Since moving here, I’ve really honed my cooking skills and want to share with you a recipe that has quickly become a staple in my life. The beauty is, it’s super quick and consists of 2 (maybe 3) ingredients.
Cut Spaghetti w/ Tomato Soup
1/4 – 1/2 lb Whole grain thin spaghetti / Barilla cut spaghetti / Any sort of spaghetti you have
1 can Amy’s Organic Chunky Tomato Bisque Soup / Any tomato soup (or really, any soup)
1. Open the can of soup. Don’t cut your finger with a can opener like I did (don’t ask)
2. In a medium sized saucepan, bring the soup to a boil.
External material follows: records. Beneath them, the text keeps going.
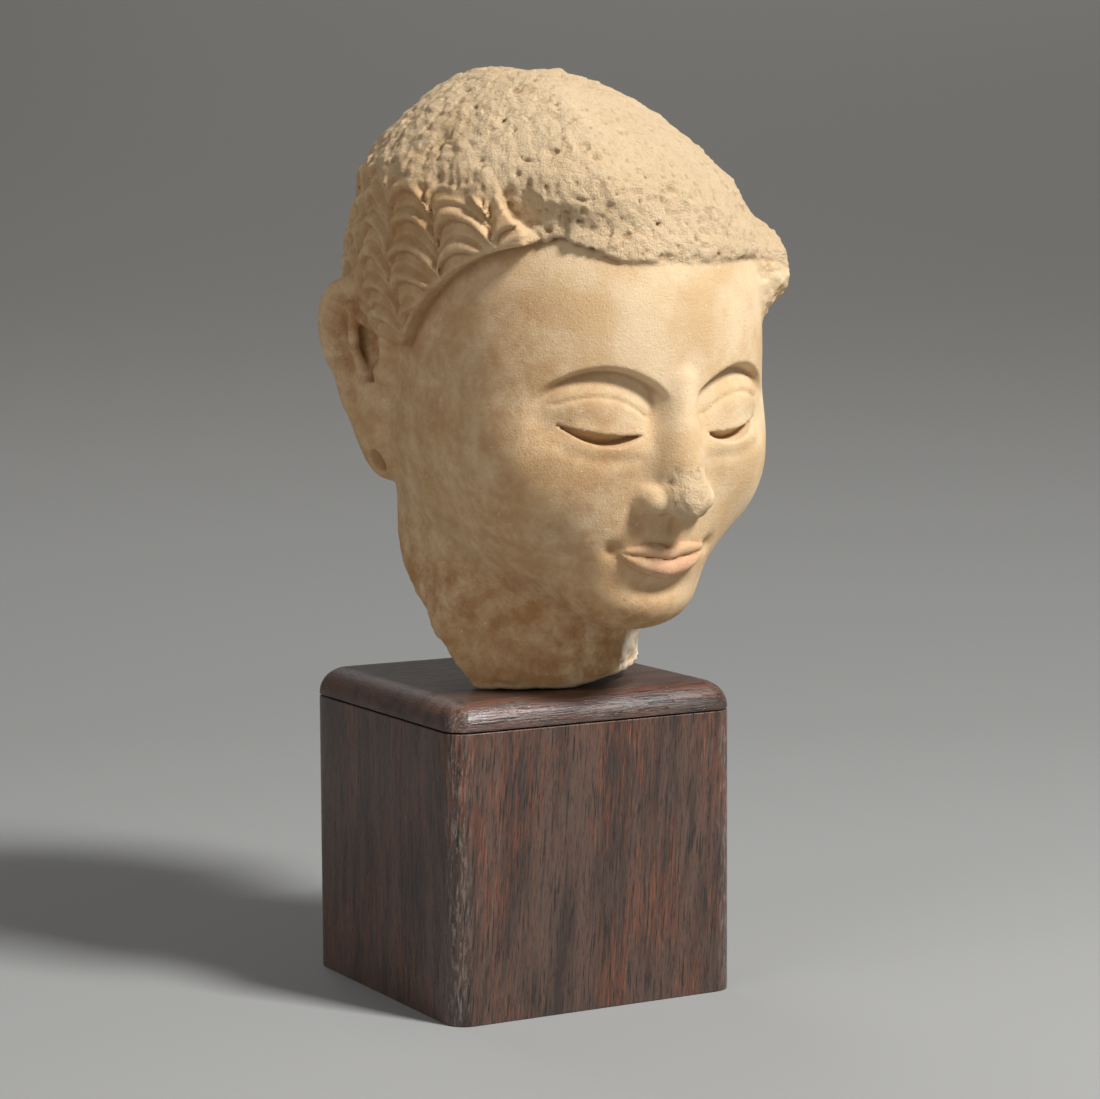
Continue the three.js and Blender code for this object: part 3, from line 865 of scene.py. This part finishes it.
def blockTree():
    inputs = [
        ("Side", "NodeSocketFloat", 0.1),
        ("Base", "NodeSocketFloat", 0.0),
        ("Top", "NodeSocketFloat", 0.1),
        ("Corner Radius", "NodeSocketFloat", 0.007),
        ("Top Corner Radius", "NodeSocketFloat", 0.007),
        ("Base Ease", "NodeSocketFloat", 0.0004),
        ("Top Round", "NodeSocketFloat", 0.0004),
        ("Cuts Around", "NodeSocketInt", 9),
        ("Cuts Up", "NodeSocketInt", 5),
        ("Wear Depth", "NodeSocketFloat", 0.00012),
        ("Seed", "NodeSocketFloat", 3.0),
        ("Finish", "NodeSocketMaterial", None),
    ]
    outputs = [("Geometry", "NodeSocketGeometry", None)]
    tree, given, result = openGroup("GeometryNodeTree", "roundedBlock", inputs, outputs)
    put = given.outputs

    def vectorOf(x, y, z):
        return addNode(tree, "ShaderNodeCombineXYZ", None, {"X": x, "Y": y, "Z": z}).outputs[0]

    def split(vector):
        return addNode(tree, "ShaderNodeSeparateXYZ", None, {"Vector": vector}).outputs

    def switch(test, no, yes):
        made = addNode(tree, "GeometryNodeSwitch", {"input_type": "FLOAT"})
        plug(tree, made.inputs["Switch"], test)
        plug(tree, made.inputs["False"], no)
        plug(tree, made.inputs["True"], yes)
        return made.outputs[0]

    def isIndex(number):
        made = addNode(tree, "FunctionNodeCompare", {"data_type": "INT", "operation": "EQUAL"})
        plug(tree, made.inputs["A"], addNode(tree, "GeometryNodeInputIndex").outputs[0])
        made.inputs["B"].default_value = number
        return made.outputs[0]

    def finer(curve, cuts):
        made = addNode(tree, "GeometryNodeSubdivideCurve")
        plug(tree, made.inputs["Curve"], curve)
        plug(tree, made.inputs["Cuts"], cuts)
        return made.outputs[0]

    def pointCount(curve):
        made = addNode(tree, "GeometryNodeAttributeDomainSize", {"component": "CURVE"})
        plug(tree, made.inputs[0], curve)
        return made.outputs["Point Count"]

    half = calc(tree, "MULTIPLY", put["Side"], 0.5)
    # the ring: a square with rounded corners, seen from above
    ring = addNode(tree, "GeometryNodeCurvePrimitiveQuadrilateral", {"mode": "RECTANGLE"})
    plug(tree, ring.inputs["Width"], put["Side"])
    plug(tree, ring.inputs["Height"], put["Side"])
    rounded = addNode(tree, "GeometryNodeFilletCurve", {"mode": "POLY"})
    plug(tree, rounded.inputs["Curve"], ring.outputs[0])
    plug(tree, rounded.inputs["Radius"], put["Corner Radius"])
    rounded.inputs["Count"].default_value = 8
    fineRing = finer(rounded.outputs[0], put["Cuts Around"])
    pointsAround = pointCount(fineRing)
    # the section: how far in from the side, and how high, from the base's middle to the top's middle
    section = addNode(tree, "GeometryNodeCurvePrimitiveQuadrilateral", {"mode": "POINTS"})
    for name, x, z in (
        ("Point 1", half, put["Base"]),
        ("Point 2", 0.0, put["Base"]),
        ("Point 3", 0.0, put["Top"]),
        ("Point 4", half, put["Top"]),
    ):
        plug(tree, section.inputs[name], vectorOf(x, 0.0, z))
    openSection = addNode(tree, "GeometryNodeSetSplineCyclic")
    plug(tree, openSection.inputs[0], section.outputs[0])
    radius = switch(isIndex(1), 0.0, put["Base Ease"])
    radius = switch(isIndex(2), radius, put["Top Round"])
    easedSection = addNode(tree, "GeometryNodeFilletCurve", {"mode": "POLY"})
    plug(tree, easedSection.inputs["Curve"], openSection.outputs[0])
    plug(tree, easedSection.inputs["Radius"], radius)
    easedSection.inputs["Count"].default_value = 12
    fineSection = finer(easedSection.outputs[0], put["Cuts Up"])
    pointsUp = pointCount(fineSection)
    # the net that both are read onto
    around = calc(tree, "ADD", pointsAround, 1.0)
    net = addNode(tree, "GeometryNodeMeshGrid")
    plug(tree, net.inputs["Size X"], pointsAround)
    plug(tree, net.inputs["Size Y"], calc(tree, "SUBTRACT", pointsUp, 1.0))
    plug(tree, net.inputs["Vertices X"], around)
    plug(tree, net.inputs["Vertices Y"], pointsUp)
    spot = split(addNode(tree, "GeometryNodeInputPosition").outputs[0])
    halfAround = calc(tree, "MULTIPLY", pointsAround, 0.5)
    ringIndex = calc(tree, "ROUND", calc(tree, "ADD", spot[0], halfAround))
    ringIndex = calc(tree, "MODULO", ringIndex, pointsAround)
    halfUp = calc(tree, "MULTIPLY", calc(tree, "SUBTRACT", pointsUp, 1.0), 0.5)
    upIndex = calc(tree, "ROUND", calc(tree, "ADD", spot[1], halfUp))

    def readAt(curve, index):
        made = addNode(tree, "GeometryNodeSampleIndex", {"data_type": "FLOAT_VECTOR", "domain": "POINT"})
        plug(tree, made.inputs["Geometry"], curve)
        position = addNode(tree, "GeometryNodeInputPosition").outputs[0]
        plug(tree, made.inputs["Value"], position)
        plug(tree, made.inputs["Index"], index)
        return split(made.outputs[0])

    ringSpot = readAt(fineRing, ringIndex)
    sectionSpot = readAt(fineSection, upIndex)
    inset, height = sectionSpot[0], sectionSpot[2]
    corner = put["Corner Radius"]
    straight = calc(tree, "SUBTRACT", half, corner)
    rounding = calc(tree, "DIVIDE", inset, calc(tree, "MAXIMUM", put["Top Round"], 1e-6), clamp=True)
    shrink = calc(tree, "SUBTRACT", corner, put["Top Corner Radius"])
    highUp = calc(tree, "GREATER_THAN", height, calc(tree, "ADD", put["Base"], put["Base Ease"]))
    shrink = calc(tree, "MULTIPLY", calc(tree, "MULTIPLY", shrink, rounding), highUp)
    newRadius = calc(tree, "SUBTRACT", corner, shrink)
    room = calc(tree, "SUBTRACT", half, inset)
    newRadius = calc(tree, "MINIMUM", newRadius, room)
    newStraight = calc(tree, "SUBTRACT", room, newRadius)

    def placed(value):
        low = calc(tree, "MULTIPLY", straight, -1.0)
        middle = calc(tree, "MAXIMUM", calc(tree, "MINIMUM", value, straight), low)
        off = calc(tree, "DIVIDE", calc(tree, "SUBTRACT", value, middle), corner)
        share = calc(tree, "DIVIDE", middle, straight)
        moved = calc(tree, "MULTIPLY", share, newStraight)
        return calc(tree, "ADD", moved, calc(tree, "MULTIPLY", off, newRadius)), off

    newX, offX = placed(ringSpot[0])
    newY, offY = placed(ringSpot[1])
    # how much each place is rounded over: for the worn finish on the rounded top edges, and for a painted highlight
    # on the upright corners
    cornerHighlight = calc(tree, "ABSOLUTE", calc(tree, "MULTIPLY", calc(tree, "MULTIPLY", offX, offY), 2.0))
    left = calc(tree, "SUBTRACT", 1.0, rounding)
    topWear = calc(tree, "MULTIPLY", calc(tree, "MULTIPLY", rounding, left), 4.0)
    topWear = calc(tree, "MULTIPLY", topWear, highUp)
    inFace = calc(tree, "LESS_THAN", inset, calc(tree, "MAXIMUM", put["Top Round"], 0.001))
    cornerHighlight = calc(tree, "MULTIPLY", cornerHighlight, inFace)
    marked = net.outputs[0]
    for name, values in (("edgeWear", topWear), ("cornerHighlight", cornerHighlight)):
        store = addNode(tree, "GeometryNodeStoreNamedAttribute", {"data_type": "FLOAT", "domain": "POINT"})
        plug(tree, store.inputs["Geometry"], marked)
        store.inputs["Name"].default_value = name
        plug(tree, store.inputs["Value"], values)
        marked = store.outputs[0]
    shaped = addNode(tree, "GeometryNodeSetPosition")
    plug(tree, shaped.inputs["Geometry"], marked)
    plug(tree, shaped.inputs["Position"], vectorOf(newX, newY, height))
    joined = addNode(tree, "GeometryNodeMergeByDistance")
    plug(tree, joined.inputs["Geometry"], shaped.outputs[0])
    joined.inputs["Distance"].default_value = 0.00001
    # handling has left the faces a little uneven, always inwards
    position = addNode(tree, "GeometryNodeInputPosition").outputs[0]
    noise = addNode(tree, "ShaderNodeTexNoise", {"noise_dimensions": "4D"})
    plug(tree, noise.inputs["Vector"], position)
    plug(tree, noise.inputs["W"], put["Seed"])
    noise.inputs["Scale"].default_value = 70
    depth = calc(tree, "MULTIPLY", noise.outputs["Fac"], put["Wear Depth"])
    scaled = addNode(tree, "ShaderNodeVectorMath", {"operation": "SCALE"})
    plug(tree, scaled.inputs[0], addNode(tree, "GeometryNodeInputNormal").outputs[0])
    plug(tree, scaled.inputs["Scale"], calc(tree, "MULTIPLY", depth, -1.0))
    worn = addNode(tree, "GeometryNodeSetPosition")
    plug(tree, worn.inputs["Geometry"], joined.outputs[0])
    plug(tree, worn.inputs["Offset"], scaled.outputs[0])
    real = addNode(tree, "GeometryNodeRealizeInstances")
    plug(tree, real.inputs[0], worn.outputs[0])
    finished = addNode(tree, "GeometryNodeSetMaterial")
    plug(tree, finished.inputs["Geometry"], real.outputs[0])
    plug(tree, finished.inputs["Material"], put["Finish"])
    plug(tree, result.inputs[0], finished.outputs[0])
    return tree


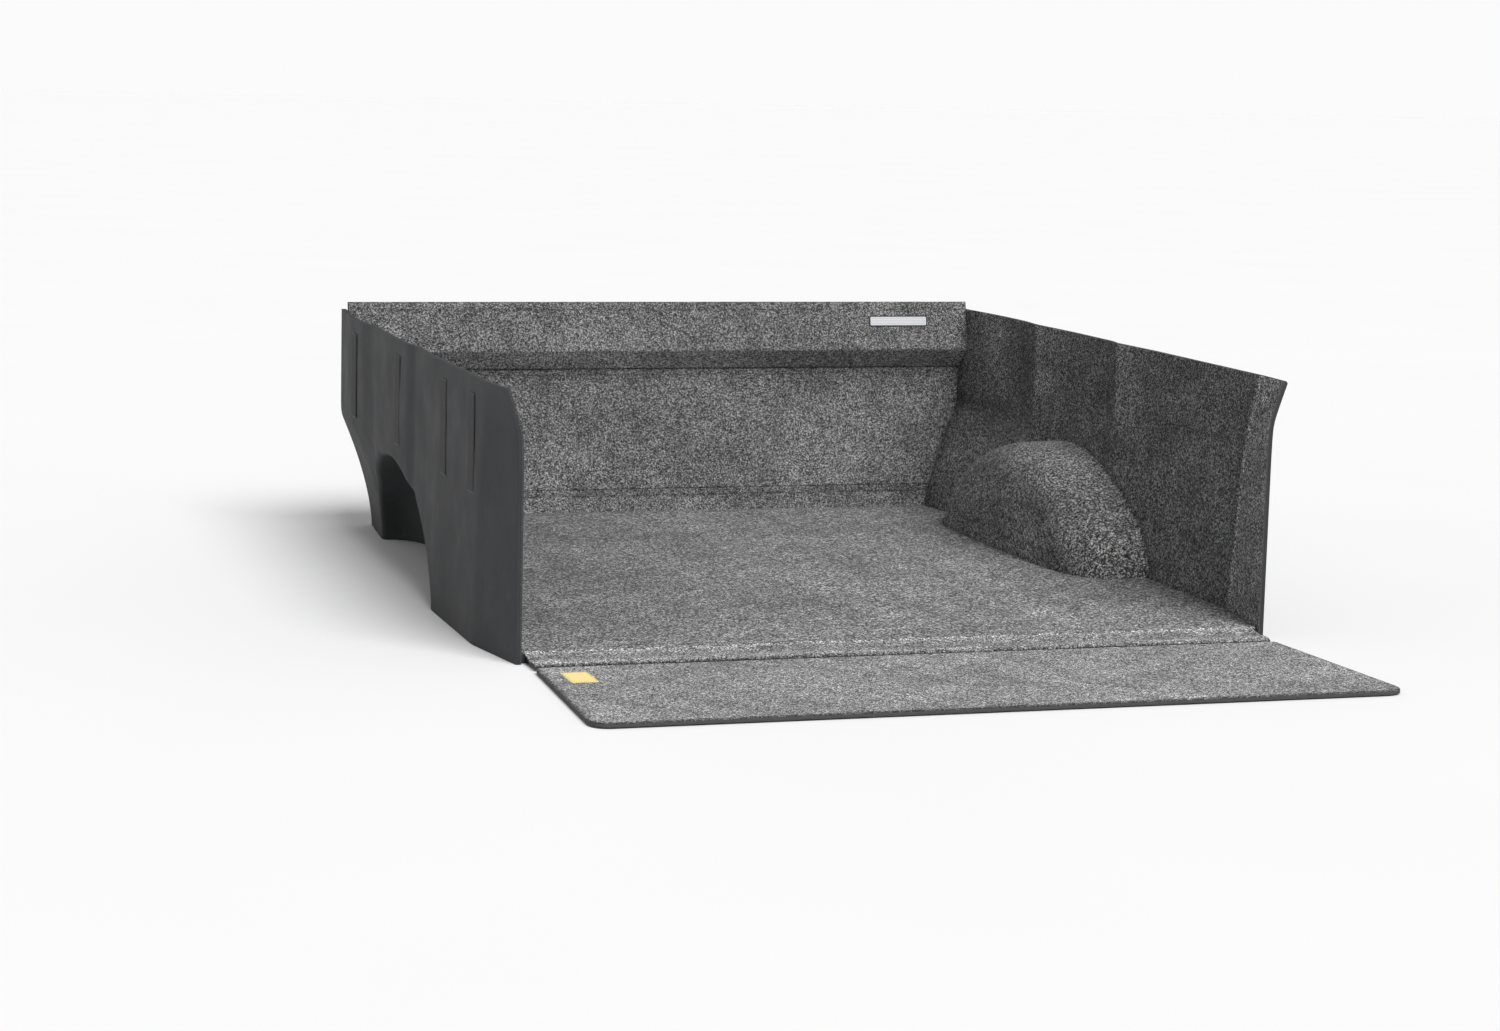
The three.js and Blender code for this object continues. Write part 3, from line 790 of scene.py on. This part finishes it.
def guard():
    """The crowned flap over the gap, its front edge against the floor's rear edge."""
    crown_y = [GUARD_REAR, -0.077, -0.067, -0.052, -0.032, -0.010, GUARD_FRONT]
    crown_z = [MAT_TOP, 0.0134, 0.0146, 0.0134, 0.0140, 0.0184, 0.0198]
    rows, across = GUARD_GRID
    floor_gap = 0.0004
    y = edged(GUARD_REAR, -floor_gap, rows)
    fine = np.linspace(GUARD_REAR, 0, 400)
    z = np.interp(y, fine, smoothed(np.interp(fine, crown_y, crown_z), 45))
    xx = columns(np.full(y.shape, GUARD_HALF), across)
    yy = per_column(y, xx)
    calm = ease(np.minimum(yy - GUARD_REAR, GUARD_FRONT - yy) / 0.02)
    waves = ripples(xx, yy, (0.20, 0.0020, 31), (0.07, 0.0010, 32)) * calm
    leftward = 0.3 + 0.7 * ease((0.3 - xx) / 0.8)
    waves = waves * (0.4 + 0.8 * leftward)
    wander = ripples(xx, 0 * yy, (0.16, 0.0040, 33), (0.05, 0.0014, 34)) * leftward
    yy = yy + wander * np.clip((GUARD_FRONT - yy) / (GUARD_FRONT - GUARD_REAR), 0, 1)
    roll = rolled(y[:, None] - GUARD_REAR + 0 * xx, 0.005, 0.0022)
    roll = roll + rolled(GUARD_HALF - np.abs(xx), 0.004, 0.0018)
    level = z[:, None] + waves
    top = np.stack([xx, yy, level - roll], -1)
    middle = np.stack([xx, yy, level - CARPET_THICK], -1)
    bottom = middle - (0, 0, GUARD_FOAM_THICK)
    # Painted light over the whole flap, which faces the light, painted highlights on its front brow, its
    # ridge and a wrinkle to the left, and painted shade in its valley and along the seam at the mat
    reach = y[:, None]
    ridge = bell(reach - GUARD_REAR - 0.013, 0.008)
    wrinkle_highlight = bell(yy + 0.045 + ripple(xx, 0 * yy, 0.5, 0.02, 36), 0.006) * ease(-xx / 0.3)
    valley = bell(reach + 0.034, 0.012)
    seam = bell(reach - GUARD_REAR, 0.0045)
    brow = bell(reach, 0.008)
    tone = 1.30 + 0.45 * brow + (0.42 * ridge - 0.22 * valley - 0.75 * seam) * (0.35 + 0.65 * leftward)
    tone = tone + 0.35 * wrinkle_highlight
    tone = tone * (1 + ripple(xx, yy, 0.08, 0.3, 35))
    carpet = shell("gap_guard_face", top, middle, [MAT_CARPET], 0.0004, tone=tone)
    foam = shell("gap_guard_core", middle - (0, 0, FACE_GAP), bottom, [FOAM], 0.001)
    for made, slot_name in ((carpet, "carpet"), (foam, "foam")):
        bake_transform(made)
        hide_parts(f"gap_guard_{slot_name}")


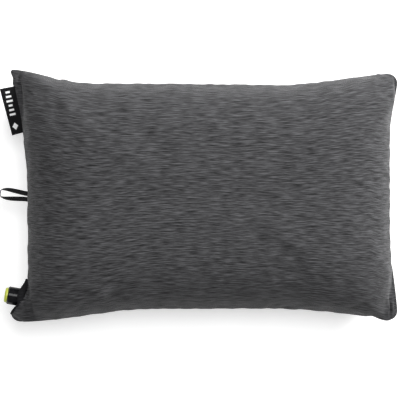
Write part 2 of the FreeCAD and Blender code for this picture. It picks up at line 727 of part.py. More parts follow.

Meanwhile (and this is the really fun part) cut up the spaghetti with your fingers or scissors if you’re feeling conventional
3. I used about 1/4 noodles which is just enough, because the more noodles you use, the less sauce you have and the longer the noodles will take to boil, prolonging your eating time as a whole. If you use two cans of soup, use more noodles
4. With the soup at a medium boil (not too high, you don’t want soup splattering everywhere – which happened the first time I ever made this), throw in the cut noodles and stir gently. With the soup boiling, the noodles will slowly start to cook
5. It’s important to keep an eye on the soup at all times – this isn’t a dish to leave on the stove and go watch Real Housewives. Patience! It doesn’t take long, probably 7 minutes, depending on the thickness of the spaghetti. Test “doneness” by scooping out a noodle and tasting it. I prefer mine al-dente, so I’ll probably take them out after 5 minutes. But also, I’m super impatient when it comes to food
Garnish with like five handfuls of Parmesan & you’re set. Go! The Housewives are waiting!